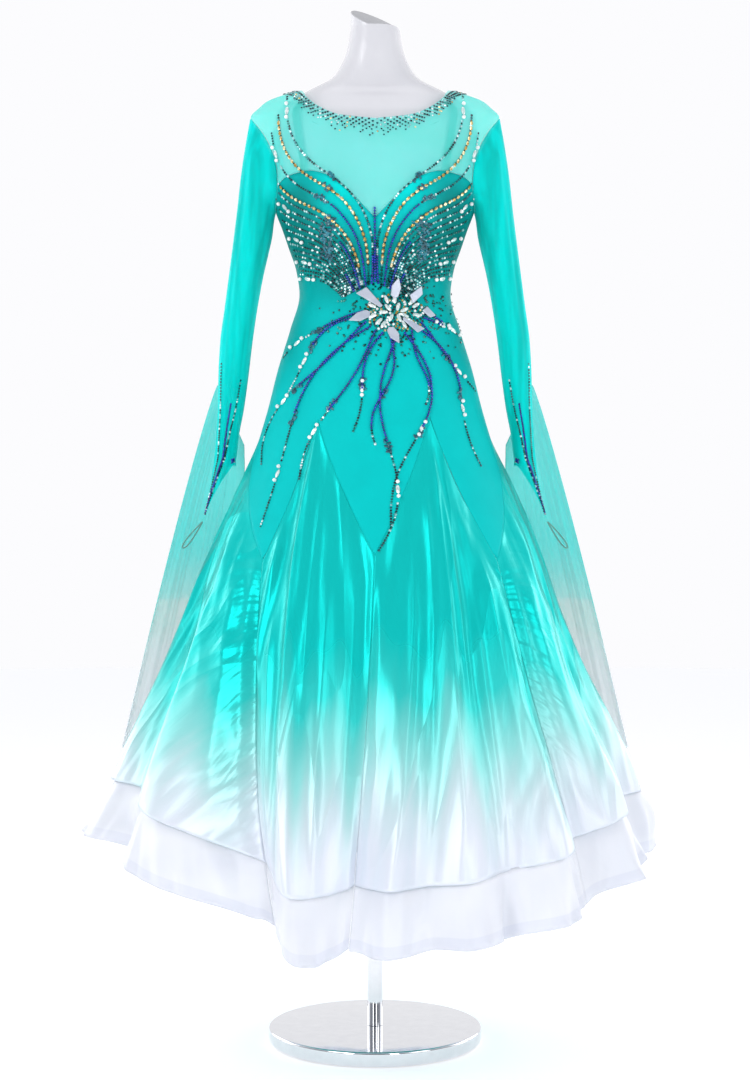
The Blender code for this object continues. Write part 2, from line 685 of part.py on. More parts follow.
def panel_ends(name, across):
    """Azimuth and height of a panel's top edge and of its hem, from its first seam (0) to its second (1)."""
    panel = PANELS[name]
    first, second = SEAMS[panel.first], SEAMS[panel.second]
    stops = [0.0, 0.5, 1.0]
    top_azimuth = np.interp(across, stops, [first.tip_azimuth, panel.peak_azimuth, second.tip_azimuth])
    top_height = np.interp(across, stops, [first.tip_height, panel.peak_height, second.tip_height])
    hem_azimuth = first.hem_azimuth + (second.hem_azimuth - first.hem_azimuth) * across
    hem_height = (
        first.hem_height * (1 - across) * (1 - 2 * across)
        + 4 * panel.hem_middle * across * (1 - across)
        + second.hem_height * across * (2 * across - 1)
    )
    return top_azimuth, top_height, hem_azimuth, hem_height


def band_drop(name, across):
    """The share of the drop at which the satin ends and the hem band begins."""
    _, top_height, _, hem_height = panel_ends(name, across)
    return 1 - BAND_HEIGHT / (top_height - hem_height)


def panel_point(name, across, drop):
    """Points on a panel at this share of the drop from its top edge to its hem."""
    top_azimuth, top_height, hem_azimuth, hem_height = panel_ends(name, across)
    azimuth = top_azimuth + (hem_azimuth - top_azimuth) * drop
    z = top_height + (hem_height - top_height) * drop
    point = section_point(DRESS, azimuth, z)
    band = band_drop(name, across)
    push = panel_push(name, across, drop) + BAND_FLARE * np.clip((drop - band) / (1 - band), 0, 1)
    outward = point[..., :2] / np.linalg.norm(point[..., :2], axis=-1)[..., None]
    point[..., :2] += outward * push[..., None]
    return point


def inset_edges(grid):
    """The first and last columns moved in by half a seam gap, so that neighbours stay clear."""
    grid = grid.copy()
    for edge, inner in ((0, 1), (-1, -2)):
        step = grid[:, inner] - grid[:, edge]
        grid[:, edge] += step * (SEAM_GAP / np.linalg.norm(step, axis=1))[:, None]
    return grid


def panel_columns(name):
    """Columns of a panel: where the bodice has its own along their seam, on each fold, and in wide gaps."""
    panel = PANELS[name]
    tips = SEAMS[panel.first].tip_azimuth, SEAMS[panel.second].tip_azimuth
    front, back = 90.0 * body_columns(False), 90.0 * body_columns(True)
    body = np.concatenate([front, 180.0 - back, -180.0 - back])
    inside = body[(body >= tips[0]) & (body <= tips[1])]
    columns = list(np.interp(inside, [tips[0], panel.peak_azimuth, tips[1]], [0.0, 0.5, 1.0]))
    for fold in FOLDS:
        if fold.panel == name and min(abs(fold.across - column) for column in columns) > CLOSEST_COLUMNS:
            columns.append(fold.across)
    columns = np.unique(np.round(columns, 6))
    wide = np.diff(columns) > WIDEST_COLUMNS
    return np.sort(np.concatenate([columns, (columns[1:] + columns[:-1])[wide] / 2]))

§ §

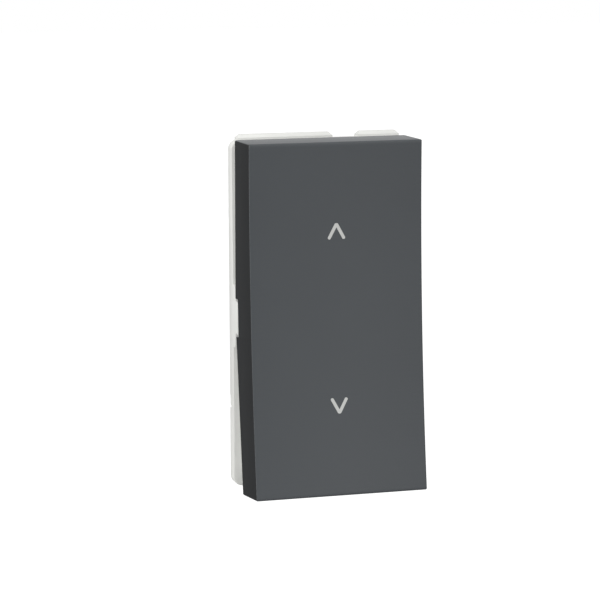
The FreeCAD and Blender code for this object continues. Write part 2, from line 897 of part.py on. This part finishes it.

§ §

** What to work on **
Begin at the line that has "The Blender code" in the entries above; stop after the line that has "return 1 - BAND_HEIGHT". Transcribe exactly those lines and no others.

** The response **
The Blender code for this object continues. Write part 2, from line 685 of part.py on. More parts follow.
def panel_ends(name, across):
    """Azimuth and height of a panel's top edge and of its hem, from its first seam (0) to its second (1)."""
    panel = PANELS[name]
    first, second = SEAMS[panel.first], SEAMS[panel.second]
    stops = [0.0, 0.5, 1.0]
    top_azimuth = np.interp(across, stops, [first.tip_azimuth, panel.peak_azimuth, second.tip_azimuth])
    top_height = np.interp(across, stops, [first.tip_height, panel.peak_height, second.tip_height])
    hem_azimuth = first.hem_azimuth + (second.hem_azimuth - first.hem_azimuth) * across
    hem_height = (
        first.hem_height * (1 - across) * (1 - 2 * across)
        + 4 * panel.hem_middle * across * (1 - across)
        + second.hem_height * across * (2 * across - 1)
    )
    return top_azimuth, top_height, hem_azimuth, hem_height


def band_drop(name, across):
    """The share of the drop at which the satin ends and the hem band begins."""
    _, top_height, _, hem_height = panel_ends(name, across)
    return 1 - BAND_HEIGHT / (top_height - hem_height)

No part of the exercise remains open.